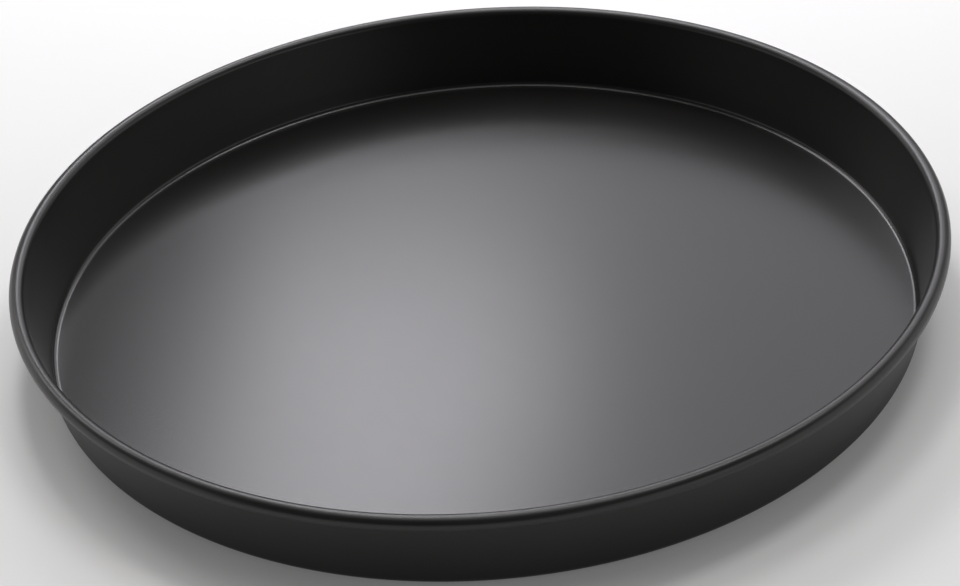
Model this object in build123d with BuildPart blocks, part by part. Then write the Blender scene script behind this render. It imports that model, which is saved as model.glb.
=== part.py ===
"""Round pizza pan: a drawn sheet-metal pan whose rim is rolled over a wire hoop.

All lengths are in millimetres. The pan stands on the XY plane with its axis on Z, and the
origin is the centre of its underside. Both pieces are turned about that axis, so the whole
shape is in one section, drawn in the XZ plane with X as the radius and Z as the height.
"""

import os
from math import acos, cos, degrees, radians, sin, tan

from build123d import *

os.makedirs("parts", exist_ok=True)

# Overall sizes
rim_diameter = 250.0  # across the outside of the rolled rim
pan_height = 25.0  # from the table to the top of the rolled rim

# Drawn sheet
sheet_thickness = 0.8
corner_radius = 1.6  # round inner corner between the cooking floor and the wall
draw_line_height = 6.7  # the faint line round the wall that the second draw leaves
draw_line_radius = 12.0  # the line is a soft bend in the sheet
wall_flare = 10.1  # degrees from upright, between the draw line and the rim
foot_flare = 8.7  # degrees from upright, below the draw line

# Rolled rim
wire_diameter = 2.3
wire_clearance = 0.05  # between the wire and the sheet that is rolled round it
curl_gap = 0.3  # between the curl's cut edge and the wall's outer face

# The bead is the wire, its clearance and the sheet round both
core_radius = wire_diameter / 2 + wire_clearance
curl_radius = core_radius + sheet_thickness / 2
bead_radius = core_radius + sheet_thickness
bead_centre = Vector(rim_diameter / 2 - bead_radius, pan_height - bead_radius)

# The middle of the sheet is found from the rim down, because the curl takes up the wall's line.
# The wall meets the curl where both have the same direction, a quarter turn from the flare.
floor_level = sheet_thickness / 2
across_wall = Vector(-cos(radians(wall_flare)), sin(radians(wall_flare)))
wall_top = bead_centre + across_wall * curl_radius
upper_rise = wall_top.Y - draw_line_height
draw_line = Vector(wall_top.X - upper_rise * tan(radians(wall_flare)), draw_line_height)
lower_rise = draw_line_height - floor_level
foot = Vector(draw_line.X - lower_rise * tan(radians(foot_flare)), floor_level)

# The curl turns until its cut edge is back at the wall, short of it by the gap
curl_turn = 360 - degrees(acos((core_radius - curl_gap) / bead_radius))

print(f"foot radius {foot.X:.2f} mm, curl {curl_turn:.1f} degrees")

# Pan: cooking floor, corner, wall and rolled rim are one sheet of even thickness
with BuildPart() as pan_shell:
    with BuildSketch(Plane.XZ):
        with BuildLine():
            floor_and_wall = FilletPolyline(
                (0, floor_level),
                foot,
                draw_line,
                wall_top,
                radius=[corner_radius + sheet_thickness / 2, draw_line_radius],
            )
            JernArc(floor_and_wall @ 1, floor_and_wall % 1, curl_radius, -curl_turn)
        trace(line_width=sheet_thickness)
    revolve(axis=Axis.Z)
pan_shell.part.label = "pan_shell"
export_step(pan_shell.part, "parts/pan_shell.step")

# Wire: a welded hoop that fills the curl
with BuildPart() as rim_wire:
    with BuildSketch(Plane.XZ):
        with Locations(bead_centre):
            Circle(wire_diameter / 2)
    revolve(axis=Axis.Z)
rim_wire.part.label = "rim_wire"
export_step(rim_wire.part, "parts/rim_wire.step")
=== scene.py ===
# %% [markdown]
# # A round pizza pan
#
# The pan is one round of dark coated sheet metal. It was drawn into a flat cooking floor and a
# low flared wall, and its rim was rolled over a hoop of steel wire. The lesson loads the packed
# CAD model as a fixed frame, turns a finer skin for both pieces from one section line, gives
# each a finish built from nodes, and lights them as on a studio table.

import bpy
import numpy as np
from mathutils import Matrix, Vector


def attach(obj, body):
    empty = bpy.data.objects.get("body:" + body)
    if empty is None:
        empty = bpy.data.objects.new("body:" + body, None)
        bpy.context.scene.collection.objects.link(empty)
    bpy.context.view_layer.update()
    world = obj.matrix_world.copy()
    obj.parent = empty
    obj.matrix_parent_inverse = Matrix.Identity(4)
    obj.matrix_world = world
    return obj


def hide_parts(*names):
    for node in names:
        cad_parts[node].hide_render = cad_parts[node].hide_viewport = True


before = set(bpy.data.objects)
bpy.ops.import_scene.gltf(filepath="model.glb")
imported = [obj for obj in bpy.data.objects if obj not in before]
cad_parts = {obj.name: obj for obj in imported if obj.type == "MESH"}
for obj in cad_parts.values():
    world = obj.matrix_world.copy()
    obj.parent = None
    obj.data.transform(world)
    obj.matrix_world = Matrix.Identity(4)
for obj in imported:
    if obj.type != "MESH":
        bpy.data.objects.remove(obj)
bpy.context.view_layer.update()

# %% [markdown]
# ## Sizes
#
# Everything is in metres and in the CAD frame, with the pan standing on the XY plane and its
# axis on Z. The sizes could be read from the frame's boxes, but the section needs the sheet's
# bends as well, so the named sizes of the part are set down here once and the rest follows.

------

◆ **Problem to solve**:
Lines from the start of the material above through the line containing "from build123d import *" are to be duplicated exactly, and only those.

◆ **Result of this task**:
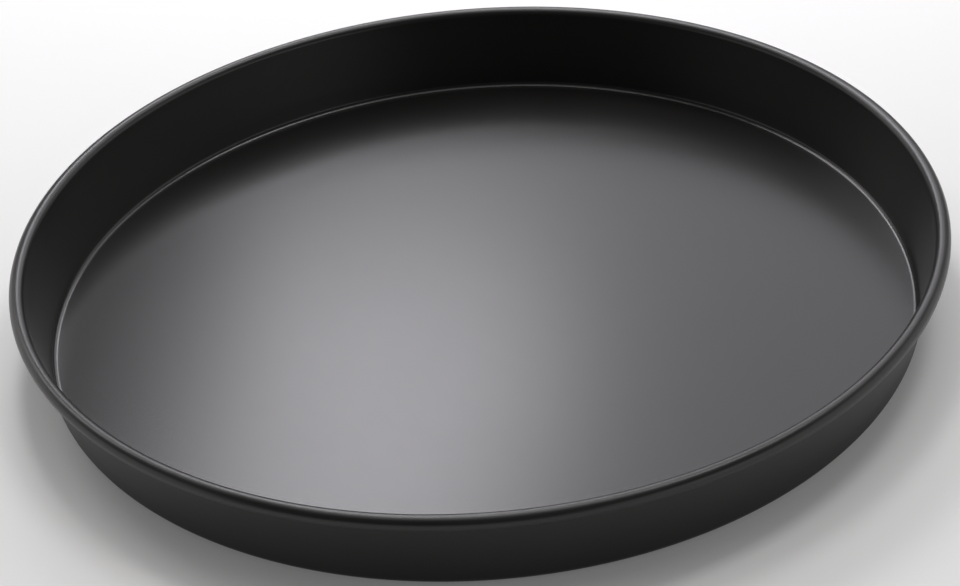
Model this object in build123d with BuildPart blocks, part by part. Then write the Blender scene script behind this render. It imports that model, which is saved as model.glb.
=== part.py ===
"""Round pizza pan: a drawn sheet-metal pan whose rim is rolled over a wire hoop.

All lengths are in millimetres. The pan stands on the XY plane with its axis on Z, and the
origin is the centre of its underside. Both pieces are turned about that axis, so the whole
shape is in one section, drawn in the XZ plane with X as the radius and Z as the height.
"""

import os
from math import acos, cos, degrees, radians, sin, tan

from build123d import *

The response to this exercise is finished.